Request:
Reproduce each of the lines word for word.

Source data:

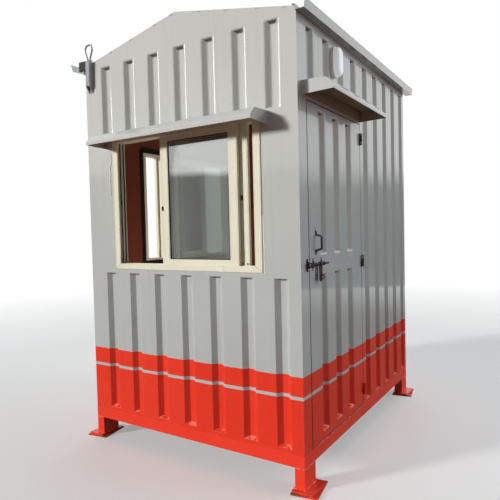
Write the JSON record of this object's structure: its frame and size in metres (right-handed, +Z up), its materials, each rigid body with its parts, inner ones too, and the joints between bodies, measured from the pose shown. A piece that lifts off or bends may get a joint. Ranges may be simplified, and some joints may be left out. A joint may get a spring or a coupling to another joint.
{
  "type": "security guard booth",
  "caption": "Small steel guard booth on short legs with pressed sheet walls, a pitched roof, a hinged side door with a slide bolt, sliding windows and sheet hoods.",
  "frame": {"origin": "middle of the outline on the ground, under the packing plates", "axes": "+Z up, +X to the side with the door, -Y to the front with the hooded window"},
  "size_m": [1.907, 2.196, 2.696],
  "materials": {
    "cream_paint": "satin",
    "red_paint": "satin",
    "grey_primer": "matte",
    "bare_aluminium": "satin",
    "galvanised": "satin",
    "rusty_steel": "matte",
    "lining_board": "satin",
    "floor_wood": "matte",
    "white_plastic": "satin",
    "window_glass": "gloss"
  },
  "bodies": {
    "cabin": {"base_frame": "red_paint", "bolt_keeper": "rusty_steel", "ceiling_board": "lining_board", "corner_posts": "cream_paint", "door_frame": "cream_paint", "door_hood": "cream_paint", "door_stops": "cream_paint", "eave_block": "rusty_steel", "end_linings": "lining_board", "floor_board": "floor_wood", "floor_joists": "red_paint", "foot_plates": "red_paint", "front_wall_lower": "cream_paint", "front_wall_sides": "cream_paint", "front_wall_upper": "cream_paint", "front_window_frame": "bare_aluminium", "front_window_glass": "window_glass", "front_window_sashes": "bare_aluminium", "gutter_left": "cream_paint", "gutter_right": "cream_paint", "hinge_lower_halves": "rusty_steel", "lamp_base": "white_plastic", "lamp_diffuser": "white_plastic", "left_wall_ends": "cream_paint", "left_wall_lower": "cream_paint", "left_wall_upper": "cream_paint", "legs": "red_paint", "lifting_loop": "cream_paint", "packing_plates": "grey_primer", "rear_wall": "cream_paint", "right_wall_over_door": "cream_paint", "right_wall_rear": "cream_paint", "roof_sheet": "cream_paint", "side_linings": "lining_board", "side_window_frame": "bare_aluminium", "side_window_glass": "window_glass", "side_window_sashes": "bare_aluminium", "window_hood": "cream_paint"},
    "door": {"door_leaf": "cream_paint", "door_inner_sheet": "cream_paint", "door_pull": "galvanised", "bolt_guides": "rusty_steel", "hinge_upper_halves": "rusty_steel"},
    "bolt": {"bolt_rod": "rusty_steel", "bolt_tongue": "rusty_steel"}
  },
  "joints": [
    {"name": "door_hinge", "type": "hinge", "parent": "cabin", "child": "door", "pos_m": [0.7871, -0.028, 1.175], "axis": [0, 0, 1], "range_deg": [0, 105]},
    {"name": "bolt_slide", "type": "slide", "parent": "door", "child": "bolt", "axis": [0, -1, 0], "range_m": [0, 0.03]}
  ]
}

Result of the task:
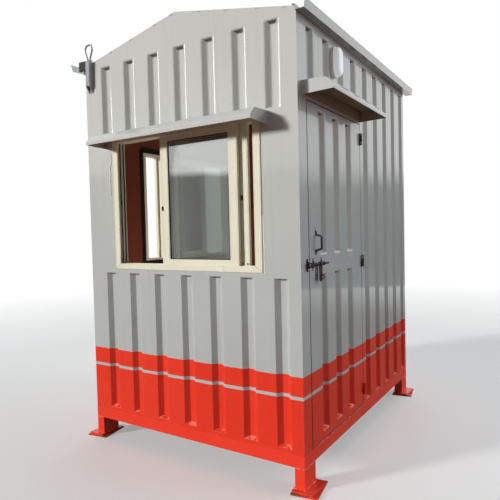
Write the JSON record of this object's structure: its frame and size in metres (right-handed, +Z up), its materials, each rigid body with its parts, inner ones too, and the joints between bodies, measured from the pose shown. A piece that lifts off or bends may get a joint. Ranges may be simplified, and some joints may be left out. A joint may get a spring or a coupling to another joint.
{
  "type": "security guard booth",
  "caption": "Small steel guard booth on short legs with pressed sheet walls, a pitched roof, a hinged side door with a slide bolt, sliding windows and sheet hoods.",
  "frame": {"origin": "middle of the outline on the ground, under the packing plates", "axes": "+Z up, +X to the side with the door, -Y to the front with the hooded window"},
  "size_m": [1.907, 2.196, 2.696],
  "materials": {
    "cream_paint": "satin",
    "red_paint": "satin",
    "grey_primer": "matte",
    "bare_aluminium": "satin",
    "galvanised": "satin",
    "rusty_steel": "matte",
    "lining_board": "satin",
    "floor_wood": "matte",
    "white_plastic": "satin",
    "window_glass": "gloss"
  },
  "bodies": {
    "cabin": {"base_frame": "red_paint", "bolt_keeper": "rusty_steel", "ceiling_board": "lining_board", "corner_posts": "cream_paint", "door_frame": "cream_paint", "door_hood": "cream_paint", "door_stops": "cream_paint", "eave_block": "rusty_steel", "end_linings": "lining_board", "floor_board": "floor_wood", "floor_joists": "red_paint", "foot_plates": "red_paint", "front_wall_lower": "cream_paint", "front_wall_sides": "cream_paint", "front_wall_upper": "cream_paint", "front_window_frame": "bare_aluminium", "front_window_glass": "window_glass", "front_window_sashes": "bare_aluminium", "gutter_left": "cream_paint", "gutter_right": "cream_paint", "hinge_lower_halves": "rusty_steel", "lamp_base": "white_plastic", "lamp_diffuser": "white_plastic", "left_wall_ends": "cream_paint", "left_wall_lower": "cream_paint", "left_wall_upper": "cream_paint", "legs": "red_paint", "lifting_loop": "cream_paint", "packing_plates": "grey_primer", "rear_wall": "cream_paint", "right_wall_over_door": "cream_paint", "right_wall_rear": "cream_paint", "roof_sheet": "cream_paint", "side_linings": "lining_board", "side_window_frame": "bare_aluminium", "side_window_glass": "window_glass", "side_window_sashes": "bare_aluminium", "window_hood": "cream_paint"},
    "door": {"door_leaf": "cream_paint", "door_inner_sheet": "cream_paint", "door_pull": "galvanised", "bolt_guides": "rusty_steel", "hinge_upper_halves": "rusty_steel"},
    "bolt": {"bolt_rod": "rusty_steel", "bolt_tongue": "rusty_steel"}
  },
  "joints": [
    {"name": "door_hinge", "type": "hinge", "parent": "cabin", "child": "door", "pos_m": [0.7871, -0.028, 1.175], "axis": [0, 0, 1], "range_deg": [0, 105]},
    {"name": "bolt_slide", "type": "slide", "parent": "door", "child": "bolt", "axis": [0, -1, 0], "range_m": [0, 0.03]}
  ]
}